Leighton, 55, Thorne-Smith, 58, and Zuniga, 61, have come together for a new rewatch podcast called “Still the Place,” in which they will revisit the show, share behind-the-scenes stories and bring on special guests.
Zuniga’s character, photographer Jo Reynolds, also underwent her share of hardships, including a kidnapping, murder and a protracted battle for custody of her baby.
The actress admits there were times when she struggled to keep up with her child’s whereabouts, but “you just strap in and do it because you’re acting and you have to keep it all straight in your brain as much as possible.
“And it did go everywhere … so you kind of just got used to it, frankly, and [were] like, ‘What’s next, what’s next?!'”
Thorne-Smith played Alison Parker, who, not surprisingly, also had a host of dramas befall her, including a romance with Billy Campbell (Andrew Shue), an attempted rape, a drinking problem, temporary blindness due to Kimberly Shaw (Marcia Cross) blowing up an apartment complex and a marriage to the father of Brooke Armstrong (Kristin Davis) that abruptly ended after he died falling off a yacht.
The “Ally McBeal” alum has a fondness for Alison — especially when she was drunk.
“I love drunk Alison,” she enthuses, “because Alison had been so buttoned-up. I loved playing drunk Alison. I thought she was such a kick. I was kind of sad when Alison got sober.”
Thorne-Smith also appreciated the inherent campiness of the show.
“We knew it was ridiculous,” she confesses. “We tried to bring humor. We pushed as far as we could … which is why I think it worked.
“If we’d taken it really seriously, I don’t think it would have worked as well. Like, we took our work seriously, but we also understood that it was getting crazier and crazier and crazier.”

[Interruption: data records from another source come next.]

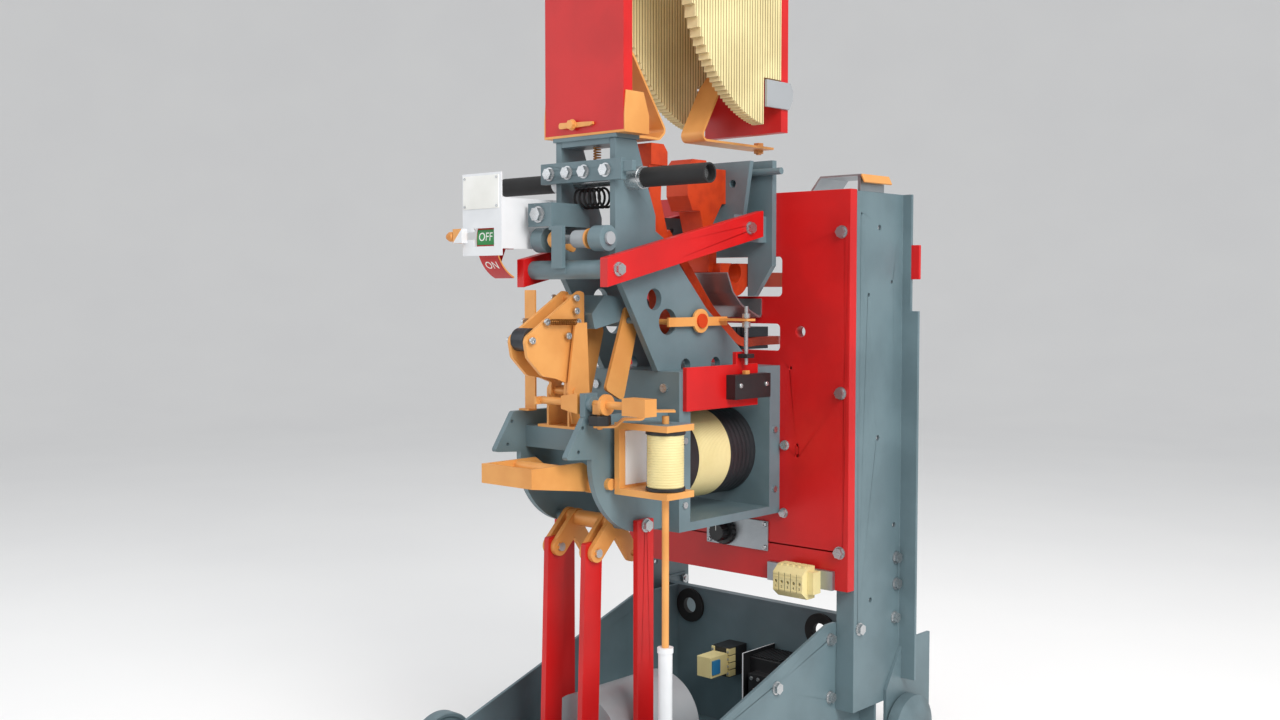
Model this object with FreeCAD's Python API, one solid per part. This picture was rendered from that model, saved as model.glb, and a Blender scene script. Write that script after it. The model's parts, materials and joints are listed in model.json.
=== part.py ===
import FreeCAD, Part
import math
import os

# High-speed circuit breaker on a wheeled truck. Millimetres, +X right, +Y back, +Z up.
# The heights start at the floor and y = 0 is the front face of the red panel.

# Placing of the finished breaker: moves y = 0 so that the depth is centred on the origin
FRAME_SHIFT = 142.5

# General clearances and small fasteners
SEAT_GAP = 0.3
BORE_GAP = 0.05
PIN_GAP = 0.6
SHEET = 6.0
BOLT_R = 5.0
SCREW_R = 3.0

# Red insulating panel
PANEL_W = 504.0
PANEL_T = 20.0
PANEL_BOTTOM = 335.0
PANEL_TOP = 1019.0
PANEL_BOLT_INSET = 16.4
PANEL_BOLT_Z = (401.0, 674.0, 947.0)
UPPER_CUT_W = 222.0
UPPER_CUT_Z = (838.0, 908.0)
LOWER_CUT_W = 214.0
LOWER_CUT_Z = (742.0, 790.0)
CUT_CORNER_R = 8.0
GUIDE_HOLE = (151.0, 777.0, 10.0)
PANEL_SMALL_HOLES = ((130.4, 713.0), (145.3, 579.0), (145.3, 560.0))
PANEL_SMALL_BOLTS = ((120.0, 577.0), (118.0, 457.0))

# Z-section columns
COLUMN_DEPTH = 152.0
COLUMN_BOTTOM = 122.0
COLUMN_TOP = 1017.0
FRONT_FLANGE = 36.0
REAR_FLANGE_TOP = 18.0
REAR_FLANGE_LOW = 33.0
REAR_FLANGE_STEP_Z = 812.0
REAR_FLANGE_BOTTOM = 154.0

# Truck base
GUSSET_X = 215.5
GUSSET_FRONT_Y = -545.0
GUSSET_REAR_Y = 97.0
GUSSET_FRONT_Z = 92.0
GUSSET_TOP_Z = 274.7
GUSSET_TOP_Y = 18.9
FLOOR_Z = 16.0
FLOOR_T = 4.0
REAR_WALL_TOP = 267.0
REAR_WALL_LIP = 18.0
GROMMET_X = (-176.0, 132.0)
GROMMET_Z = 230.0
GROMMET_HOLE_R = 28.0
GROMMET_R = 33.0
GROMMET_BORE_R = 15.0
WHEEL_R = 62.5
WHEEL_W = 34.0
WHEEL_Y = (-455.0, 172.0)
WHEEL_IN_X = 260.0
WHEEL_CAP_T = 5.0
AXLE_R = 12.0
BRACKET_Y = (117.0, 265.0)
BRACKET_Z = (24.0, 220.0)

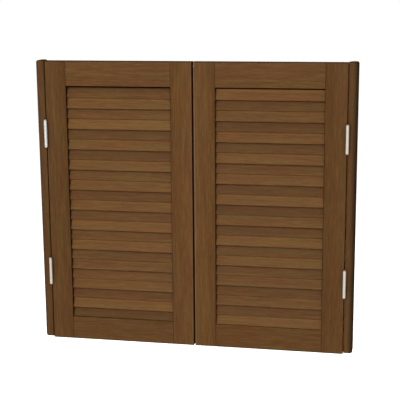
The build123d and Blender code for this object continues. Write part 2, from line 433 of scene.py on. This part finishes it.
def dress(node, *materials):
    """Finished copy of a solid piece; a second material goes on the faces that look sideways, up or down."""
    mesh = merged_copy(node)
    piece = bpy.data.objects.new(node + "_dressed", mesh)
    bpy.context.scene.collection.objects.link(piece)
    finish_piece(piece, materials, node)
    if len(materials) == 2:
        normals = np.empty(3 * len(mesh.polygons))
        mesh.polygons.foreach_get("normal", normals)
        is_edge = np.abs(normals.reshape(-1, 3)[:, Y]) < EDGE_FACING
        mesh.polygons.foreach_set("material_index", is_edge.astype(int))


# %% [markdown]
# ## The boards
#
# Each board names its grain direction, its tone and its marks of painted shade: a dark line along each free
# end, a darker one along each gap, a fine one beside the panel, and a dark ring round each hinge barrel. The
# strips are painted into shade over a wide band at their rounded outer edge, more on the right, away from the
# light. Both meeting stiles carry a painted highlight along the middle gap, strong on the right, and the
# right leaf has a small chip near its top corner, with a dark foot.

# %% Marks of the boards
# Painted shade: the end, gap and panel lines, the hinge rings and the outer shade of the strips. The pale
# band along the meeting edge is a painted highlight; the chip is worn bare wood and its foot a dark spot.
END_LINE = ((ENDLESS, 0.0060, 0.0034), 0.70)
GAP_LINE = ((0.0016, 0.0120, ENDLESS), 0.95)
PANEL_LINE = ((0.0026, 0.0160, ENDLESS), 0.75)
HINGE_RING = ((0.0105, 0.0120, 0.0580), 0.95)
OUTER_SHADE = {"left": ((0.0090, 0.0140, ENDLESS), 0.65), "right": ((0.0200, 0.0200, ENDLESS), 0.85)}
HIGHLIGHT_REACH = (0.0024, 0.0040, ENDLESS)
EDGE_HIGHLIGHT = {"left": (HIGHLIGHT_REACH, 0.10), "right": (HIGHLIGHT_REACH, 0.45)}
HIGHLIGHT_INSET = 0.0024
CHIP = ((0.0034, 0.0060, 0.0080), 1.0)
CHIP_AT = {"x": 0.0036, "z": 0.8135}
CHIP_FOOT = ((0.0034, 0.0060, 0.0060), 1.0)
CHIP_FOOT_AT = {"x": 0.0022, "z": 0.8015}
front_face = low("left_hinge_stile").y
print("front face of the leaves at y =", round(front_face, 4))


def mark(style, x=0.0, z=0.0):
    """A mark of a style (reach, strength), centred on the front face at x and z."""
    return ((x, front_face, z), *style)


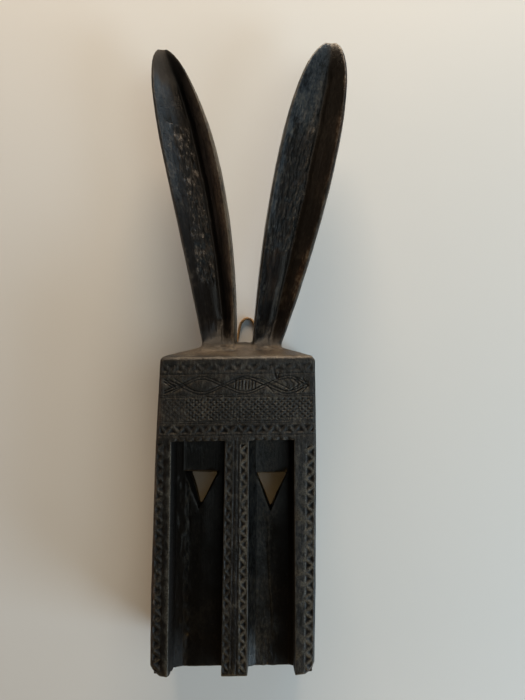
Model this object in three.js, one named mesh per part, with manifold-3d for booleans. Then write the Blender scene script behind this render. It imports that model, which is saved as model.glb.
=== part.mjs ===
// A carved wooden hare mask of the Dogon, lying on its back rim with its face up, in millimetres.
// x runs across the face, y from the chin to the ears, z from the back rim to the face.
// The head is one hollow block with two deep channels for the cheeks, and is one piece with the ears.

import * as THREE from "three";
import { mergeVertices } from "three/addons/utils/BufferGeometryUtils.js";
import Module from "manifold-3d";

const wasm = await Module();
wasm.setup();

// The head: a block that widens a little towards the chin, with its crosswise lines aslant
const DEPTH = 125;
const SLANT = Math.tan(THREE.MathUtils.degToRad(1.7));
const EAVE_Y = 281.5;
const RIDGE_Y = 295;
const ROOF_BACK_Y = 285;
const RIDGE_Z = 60;
const EDGE_WEAR = 1.6;
const ROOF_BUMPS = [{ x: 41, drop: 5.2 }, { x: 4, drop: 0 }, { x: -36, drop: 5.6 }];
const EAVE_CORNER = 3;
const LEFT_SIDE = { eave: -68.2, brow: -71.2, cheek: -73.2, chin: -72.4 };
const RIGHT_SIDE = { eave: 68.6, brow: 70.9, cheek: 72.4, chin: 71.8 };
const BROW_Y = 198;
const CHEEK_Y = 66;
const BELOW = -60;
const PAST = 9;
const HALF_SPAN = 90;

// The lower end is cut aslant, so that the head is longest at its back rim
const CHIN_Y = 1;
const PANEL_END_Y = -14;
const BACK_END_Y = -21;

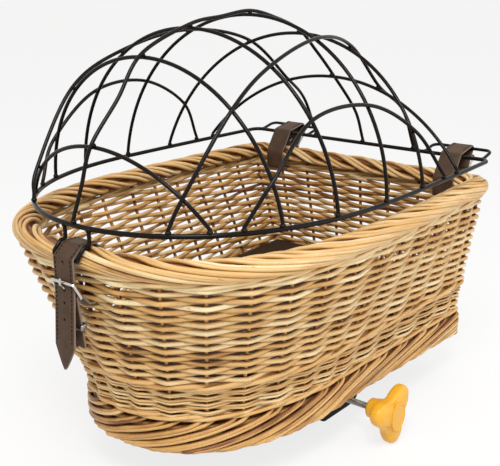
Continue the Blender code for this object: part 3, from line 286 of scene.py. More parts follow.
class MetalSettings(bpy.types.PropertyGroup):
    """Finish of the clamp and the buckles."""

    nickel: colour_property("Nickel", "Plated buckles", "#CFCBC3")
    zinc: colour_property("Zinc", "Plated rod, bolts and nuts", "#8E877E")
    enamel: colour_property("Enamel", "Black coating of the jaws and channel", "#070707")
    knob: colour_property("Knob", "Moulded plastic of the knob", "#E9AC2C")
    board: colour_property("Board", "Dark floor board", "#382A20")


class StageSettings(bpy.types.PropertyGroup):
    """Floor, light and camera."""

    floor: colour_property("Floor", "Studio floor", "#F4F4F2")
    key_power: level_property("Key light", "Power of the key light in watts", 27.0)
    fill_power: level_property("Fill light", "Power of the fill light in watts", 7.0)
    ambient: level_property("Ambient", "Strength of the surrounding light", 0.34)


# ---------------------------------------------------------------- materials

def add_node(tree, kind, settings=None, inputs=None):
    """Add a node, set its properties, and fill or link its sockets."""
    node = tree.nodes.new(kind)
    for name, value in (settings or {}).items():
        setattr(node, name, value)
    for name, value in (inputs or {}).items():
        socket = node.inputs[name]
        if isinstance(value, bpy.types.NodeSocket):
            tree.links.new(value, socket)
        else:
            socket.default_value = value
    return node


def new_material(name, finish):
    """Make a material with a Principled shader, and return it with its tree and shader."""
    material = bpy.data.materials.new(name)
    material.use_nodes = True
    tree = material.node_tree
    shader = tree.nodes["Principled BSDF"]
    for socket, value in finish.items():
        shader.inputs[socket].default_value = value
    return material, tree, shader


def ramp(tree, factor, stops):
    """A colour ramp through (place, linear colour) stops."""
    node = add_node(tree, "ShaderNodeValToRGB", inputs={"Fac": factor})
    elements = node.color_ramp.elements
    while len(elements) < len(stops):
        elements.new(0.5)
    for element, (place, colour) in zip(elements, stops):
        element.position = place
        element.color = (*colour, 1.0)
    return node.outputs["Color"]


def scaled(colour, factor):
    """A linear colour made lighter or darker."""
    return tuple(min(value * factor, 1.0) for value in colour)


def blended(first, second, share):
    """A colour between two linear colours."""
    return tuple(a + (b - a) * share for a, b in zip(first, second))


def mapped(tree, value, low, high, start=0.0, end=1.0):
    """A value moved from between start and end to between low and high."""
    return add_node(tree, "ShaderNodeMapRange", inputs={"Value": value, "From Min": start, "From Max": end,
                                                        "To Min": low, "To Max": high}).outputs[0]


def noise(tree, place, scale, detail, roughness=0.5):
    """Cloudy noise between 0 and 1."""
    return add_node(tree, "ShaderNodeTexNoise", inputs={"Vector": place, "Scale": scale, "Detail": detail,
                                                        "Roughness": roughness}).outputs["Fac"]


def attribute(tree, name, output="Fac"):
    """A value that the mesh stores at its points."""
    return add_node(tree, "ShaderNodeAttribute", {"attribute_name": name}).outputs[output]


def object_place(tree):
    """Places in metres on the object."""
    return add_node(tree, "ShaderNodeTexCoord").outputs["Object"]


def mixed_colour(tree, share, first, second):
    """A colour socket with a linear colour blended into it."""
    return add_node(tree, "ShaderNodeMix", {"data_type": "RGBA"},
                    {"Factor": share, "A": first, "B": (*second, 1.0)}).outputs["Result"]


def dress(tree, shader, colour, height, strength, depth, gloss=None):
    """Give a shader its colour, its relief with a depth in metres, and a roughness that changes over it."""
    relief = {"Strength": strength, "Distance": depth, "Height": height}
    bump = add_node(tree, "ShaderNodeBump", inputs=relief)
    tree.links.new(colour, shader.inputs["Base Color"])
    tree.links.new(bump.outputs[0], shader.inputs["Normal"])
    if gloss is not None:
        tree.links.new(gloss, shader.inputs["Roughness"])


def peeled_willow(name, settings):
    """Peeled willow rods: silky wood whose tone drifts along each rod, with fine grain and small knots.

    The grain runs along the rod. A grain line is 0.5 mm wide and 30 mm long, and the tone drifts every 60 mm.
    """
    material, tree, shader = new_material(name, {"Roughness": 0.44, "IOR": 1.5, "Specular IOR Level": 0.42})
    # The tone holds each rod's own tone, with painted shade added along its touching and inner sides
    tone, run = attribute(tree, "tone"), attribute(tree, "grain", "Vector")
    figure = {}
    for key, across, along in (("grain", 0.5, 30.0), ("drift", 30.0, 60.0), ("knots", 3.0, 5.0)):
        scale = (1 / across, 1 / across, 1 / along)
        stretched = add_node(tree, "ShaderNodeVectorMath", {"operation": "MULTIPLY"}, {0: run, 1: scale})
        figure[key] = noise(tree, stretched.outputs[0], 1.0, 3.0, 0.6)
    for key, change in (("drift", 0.17), ("grain", 0.13)):
        shift = mapped(tree, figure[key], -change, change, 0.3, 0.7)
        tone = add_node(tree, "ShaderNodeMath", {"operation": "ADD"}, {0: tone, 1: shift}).outputs[0]
    pale, golden, brown = tuple(settings.pale), tuple(settings.golden), tuple(settings.brown)
    wood = ramp(tree, tone, ((0.0, pale), (0.42, blended(pale, golden, 0.72)), (0.68, golden),
                             (0.9, blended(golden, brown, 0.7)), (1.0, brown)))
    knot = mapped(tree, figure["knots"], 0.0, 0.6, 0.66, 0.76)
    spotted = mixed_colour(tree, knot, wood, blended(brown, (0, 0, 0), 0.45))
    dress(tree, shader, spotted, figure["grain"], 0.5, 0.25 * MM)
    return material


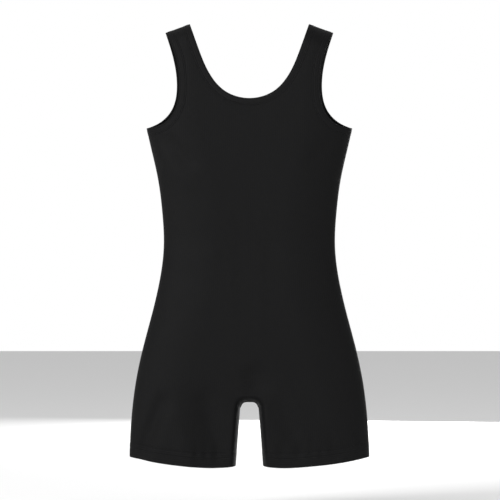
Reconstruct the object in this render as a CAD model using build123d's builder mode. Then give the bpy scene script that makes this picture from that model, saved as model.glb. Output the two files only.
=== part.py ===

Thorne-Smith adds that the show really took off when Heather Locklear joined the cast as the resident villain Amanda Woodward.
“She was the missing piece that came in,” she says. “So when she came in, that’s when the show took right off.”
Zuniga marvels, “And the fact that [Locklear] came in and, like, hit the ground running, having no problems being a bitch, it’s just amazing because she’s so nice in real life.”
Even though the Fox soap opera, which ran from 1992 to 1999, was deliciously campy, it also broke ground as one of the first primetime shows to feature an openly gay character, social worker Matt Fielding, who played Doug Savant.
Savant — who, in a “Melrose Place”-worthy plot twist, married Leighton in 1998 and welcomed two children with her — was appreciative of how important the role was, according to Thorne-Smith.
“Doug is such a thoughtful, ethical guy that he wouldn’t discuss his sexuality,” she explains, adding that he was pressured to announce he was straight but Savant, 60, refused.
“He goes, ‘I’m not going to talk about it,'” she continues. “‘This has nothing to do with it.’ … He really kept that blurry because it felt really important to him. … He was very adamant about, like, not making it a thing.”
“Still the Place” is available now on iHeartRadio and everywhere podcasts are heard.